The chips aren’t replaceable.

Temporary or permanent wires?

If it's permanent, and if the wires are routed neatly, it's not that messy to go directly to pins. Remember you can do it on either side of the board, since I assume you're talking about through-hole tech. The backside is often easier than the front for many things, and may not be visible at all when you're done.

--- Topside permanent mods ---

Soldered chip: Clean pin shoulder with fibreglass brush, solder Kynar wirewrap wire direct to the pin.
Socketed chip - find a high clearance turned pin socket,  solder Kynar round the increased diameter base of each pin, then insert it between the chip and the board socket. 

Both are often neater than trying to pick up the signals at vias as the vias can be all over the place.

In both cases it may be helpful to use two SIL strips of turned pin sockets as a plug and socket to allow the mod to be disconnected without soldering or cutting wires - you can solder wires into the socket end of a turned pin SIL strip to use it as a plug.  Superglue the socket side of the connector down somewhere convenient e.g. on its side on top of the soldered chip, or to the side of the turned pin socket under the socketed chip

Don't run wires from the bottom side unless you can keep them short and protect them where they go round the board edge.  if there's space to do the whole mod bottom side, OK but otherwise best avoided.

When it comes to mounting mods, 3M foam VHB tape is your friend - there's nothing worse than a mod board coming loose and shorting out,

I decided to do it simple and soldered wires carefully directly to the TTL chip's pins.
I read somewhere about using flux to ease soldering so I tried it out for the first time, putting a little bit (Weller LF-25 "soldering grease" -I hope I got the right type as I read somewhere about certain types with acid in them used for soldering water pipes etc. and not electronic components, which can in time destroy PCBs and components) on the IC pins and quickly soldering the wires.

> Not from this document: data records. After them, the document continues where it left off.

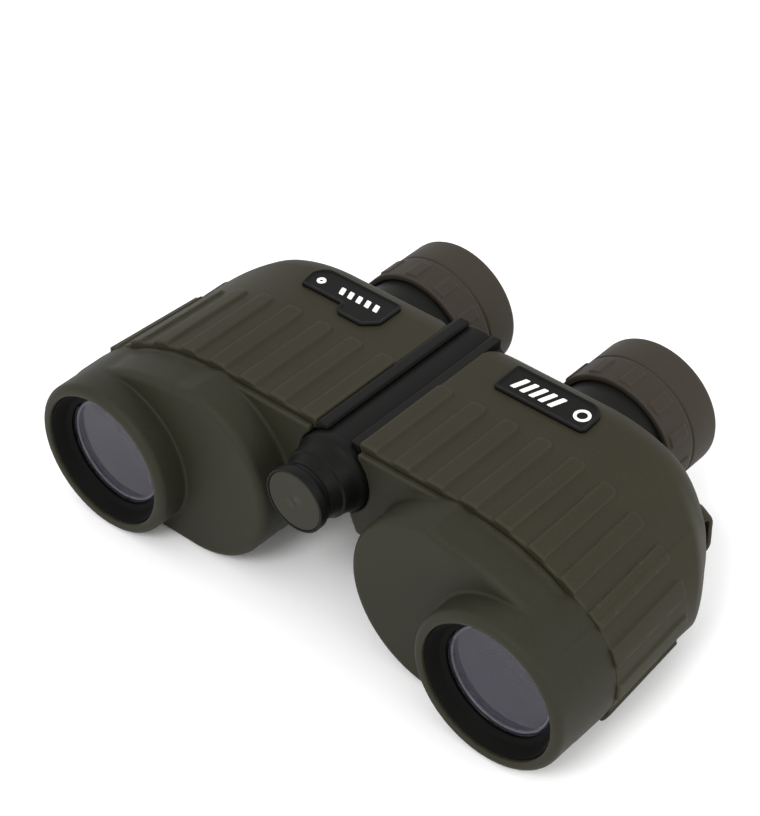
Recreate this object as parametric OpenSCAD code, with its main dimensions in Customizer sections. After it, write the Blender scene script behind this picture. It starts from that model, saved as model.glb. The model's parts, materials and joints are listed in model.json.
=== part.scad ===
// Prism binoculars with two rubber-armoured halves on one hinge and a separate focus on each eyepiece.
// The +Y axis points from the objectives to the eyepieces and +Z points up.
// Parts are drawn for the half on +X, the user's left, and mirrored for the other half.
// Inside the part modules, x = 0 and z = 0 is the hinge axis.

/* [Optical layout] */
// Distance from the hinge axis to each eyepiece axis, sideways
eye_x = 33.6; // [33.2:0.1:34]
// Drop of each eyepiece axis below the hinge axis
eye_drop = 16.2; // [15.8:0.1:16.6]
// Distance from the hinge axis to each objective axis, sideways
obj_x = 64.2; // [63.8:0.1:64.6]
// Drop of each objective axis below the hinge axis
obj_drop = 19.7; // [19.4:0.1:20]
// Radius of the prism faces round each optical axis
prism_r = 8.7; // [8:0.1:8.8]

/* [Body] */
// Height of the deck above the hinge axis
deck_z = 11.3; // [11:0.1:11.6]
// Radius of the inner lobe of the front outline
lobe_r = 26.7; // [26:0.1:27]
// Radius of the bell round each objective
bell_r = 22.2; // [22:0.1:22.6]
// Length of the ribbed armour in front of the hinge's rear end plane
armour_front = 45.2; // [44:0.1:46]
// Rear wall of the armour
armour_rear = 12; // [11:0.1:13]
// Rubber armour thickness
armour_t = 2; // [1.6:0.1:2.2]
// Housing wall thickness
wall = 2.4; // [2:0.1:2.8]

/* [Grip ribs] */
// Number of ribs on each half
rib_count = 11; // [8:1:12]
// Distance between ribs along the surface
rib_pitch = 10.4; // [10:0.1:10.6]
// Width of a rib
rib_w = 5.2; // [4:0.1:6]
// Height of a rib above the armour
rib_h = 0.8; // [0.4:0.1:1]

/* [Eyepieces] */
// Radius of the focus ring and the eyecup
ring_r = 19; // [18.6:0.1:19.4]
// Radius of the fixed eyepiece tube
tube_r = 17; // [16.6:0.1:17.2]
// Number of grip pads on each focus ring
pad_count = 12; // [8:1:14]
// Height of a grip pad
pad_h = 0.5; // [0.3:0.1:0.8]

/* [Hinge] */
// Radius of the hinge cover
barrel_r = 10.9; // [10.6:0.1:11]
// Radius of the hinge shaft
shaft_r = 4; // [3.5:0.1:4.5]
// Radial running clearance of the shaft and of the eyepiece slides
running = 0.06; // [0.03:0.01:0.09]

/* [Hidden] */
$fn = 72;

// Place of the hinge axis in the finished part, so that its origin is the centre of its base
front_y = -66.6;
rear_y = 43.9;
y_shift = -(front_y + rear_y) / 2;
base_z = lobe_r + 15.4;

// Optical axes, objective and eyepiece, and the one between the two prisms
obj = [obj_x, -obj_drop];
eye = [eye_x, -eye_drop];
axis_step = (eye - obj) / 2;
mid = obj + axis_step + [axis_step[1], -axis_step[0]];
prism_step = norm(mid - obj);

// Centres and angles of the body outline
lobe = [41, -15.4];
crown_x = 42;
crown_r = 54.7;
crown_z = deck_z - crown_r;
crown_end = atan2(obj[1] - crown_z, obj[0] - crown_x);
side_r = bell_r + 0.4;
seat_r = barrel_r + 0.4;
seat_top = 50;
seat_low = -64;
taper = 2.2;
corner_r = 28;
corner_x = obj_x + side_r - corner_r - taper + 0.3;
corner_y = armour_rear - corner_r;

// Stations along Y
step_y = -armour_front;
cover_y = -57;
bell_y = -66;
rib_end = -14.9;
plate_y = -16.5;
plate_t = 2;
wall_rear = armour_rear - armour_t;
barrel_front = -47.8;
barrel_rear = 9.8;
cap_y = -61.6;
collar_y = -57;
ring_y = 22.8;
groove_y = 32.9;
pad_y = 24.1;
pad_length = 6.9;
pad_w = 3.8;
pad_phase = 7.8;
tube_end = 30.5;

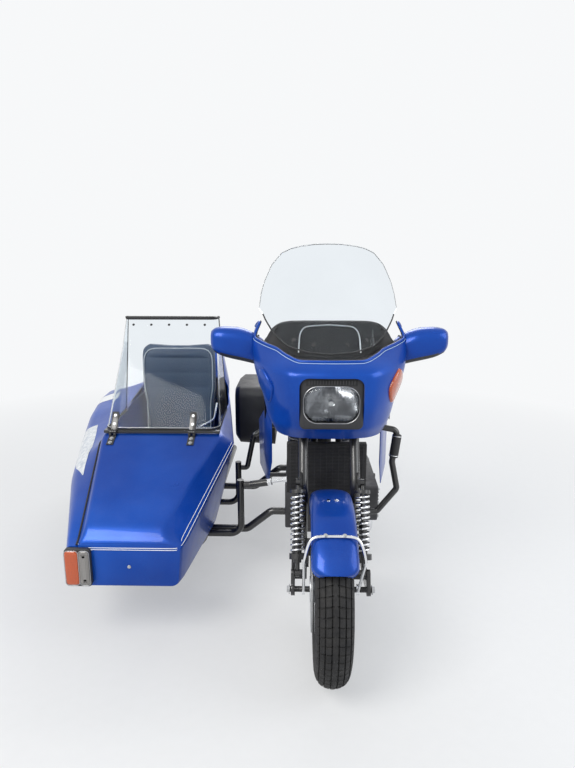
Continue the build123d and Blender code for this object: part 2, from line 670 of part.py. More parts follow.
windscreen.part.label = "windscreen"
export_step(windscreen.part, "parts/windscreen.step")

# Mirror pods on the fairing's sides
with BuildPart() as mirrors:
    for side in (-1, 1):
        for x, y_mid, z_mid, depth, height in ((290, 420, 1135, 70, 60), (345, 415, 1140, 110, 110), (440, 415, 1145, 105, 105), (462, 415, 1148, 60, 70)):
            with BuildSketch(beside(side * x, y_mid, z_mid)):
                RectangleRounded(depth, height, 22)
        loft(ruled=True)
    add(loft([fairing_outline(section, 0) for section in FAIRING_SECTIONS], ruled=True, mode=Mode.PRIVATE), mode=Mode.SUBTRACT)
mirrors.part.label = "mirrors"
export_step(mirrors.part, "parts/mirrors.step")

with BuildPart() as side_indicators:
    for side in (-1, 1):
        low, high = sorted((side * 262, side * 306))
        add_block(low, high, 325, 385, 975, 1052)
    outer_shell = loft([fairing_outline(section, 0) for section in FAIRING_SECTIONS], ruled=True, mode=Mode.PRIVATE)
    add(outer_shell, mode=Mode.SUBTRACT)
side_indicators.part.label = "side_indicators"
export_step(side_indicators.part, "parts/side_indicators.step")

# Crash bar on the left and the footrests
with BuildPart() as crash_bar:
    add_tube(
        [
            at(212, 506.7, 768), at(300, 503, 752), at(281, 490, 615), at(304, 480, 500), at(222, 478, 395),
            at(150, 476, 392), at(150, 519.7, 392),
        ],
        26, 22,
    )
crash_bar.part.label = "crash_bar"
export_step(crash_bar.part, "parts/crash_bar.step")

with BuildPart() as footrests:
    for side in (-1, 1):
        low, high = sorted((side * 110.3, side * 290))
        add_bar(low, high, 1060, 330, 12)
footrests.part.label = "footrests"
export_step(footrests.part, "parts/footrests.step")

# Sidecar chassis: a tube loop under the tub, with the cross tube that carries the wheel
RAIL_X = -545.0
UPRIGHT_TUBE = 30.0
with BuildPart() as sidecar_frame:
    add_tube(
        [
            at(RAIL_X, 1750, CHASSIS_Z), at(RAIL_X, 420, CHASSIS_Z), at(-900, 420, CHASSIS_Z), at(-900, 1750, CHASSIS_Z),
        ],
        CHASSIS_TUBE, 110,
    )
    for y in (640, 1080, 1727):
        add_bar(-900, RAIL_X, y, CHASSIS_Z, CHASSIS_TUBE / 2)
    add_bar(-1040, -900, 1020, CHASSIS_Z, CHASSIS_TUBE / 2)
    for y, x, top in ((560, -374, 500), (900, -420, 460)):
        add_tube([at(RAIL_X, y, CHASSIS_Z), at(x, y, CHASSIS_Z), at(x, y, top)], UPRIGHT_TUBE, 50)
sidecar_frame.part.label = "sidecar_frame"
export_step(sidecar_frame.part, "parts/sidecar_frame.step")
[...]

The solder seemed to flow easier, so I guess I did something right  ;)

For the PAL chip I didn't want to solder directly on to the IC and I didn't have any wire wrap wire (truth be told I don't have any experience with wire wrapping), so I simply stripped a regular wire, tinned it ever so slightly and carefully wrapped it around the uppermost part of the IC's leg, finally covering it with a heat shrink tube (see image attached). I don't know if this is the best method though as I can't seem to get it to stay tight (it moved around when I moved the wires as I connected the other ends to their respective connectors).
I had a quick look for "kynar" on eBay and found this. Are we talking about an insulated type of wire which is to be stripped, then the un-insulated wire is to be wrapped tightly around the IC's leg as you suggested, and will sit tightly unlike the regular electrical wire?

I gave up soldering a wire to a via as they were so small -it'll probably be hard to get a strong connection and I fear the wire may get loose and rip up the via.

As for turned sockets -did you that I get a wire wrapping socket like this, wrap a wire around the socket pin in question, "sandwiching" the wire between that wire-wrap socket and the existing socket? That sounds like a good idea except I found out that there is very little clearance above the socketed IC (there's another PCB a few mm above, partly covering the IC), so I can't raise it any further. But would wrapping Kynar around the IC's leg, then re-inserting it into its socket do a similar job?

I looked up 3M VHB tape but here it seems to be available only for industrial use, besides there are many different types of VHB tape -which one are you referring to? Is it a special type of tape or will any "foam" type of tape hold loose circuit boards/modifications in place? I probably have to look for something else, or see if they have it on eBay or something if that's what will work.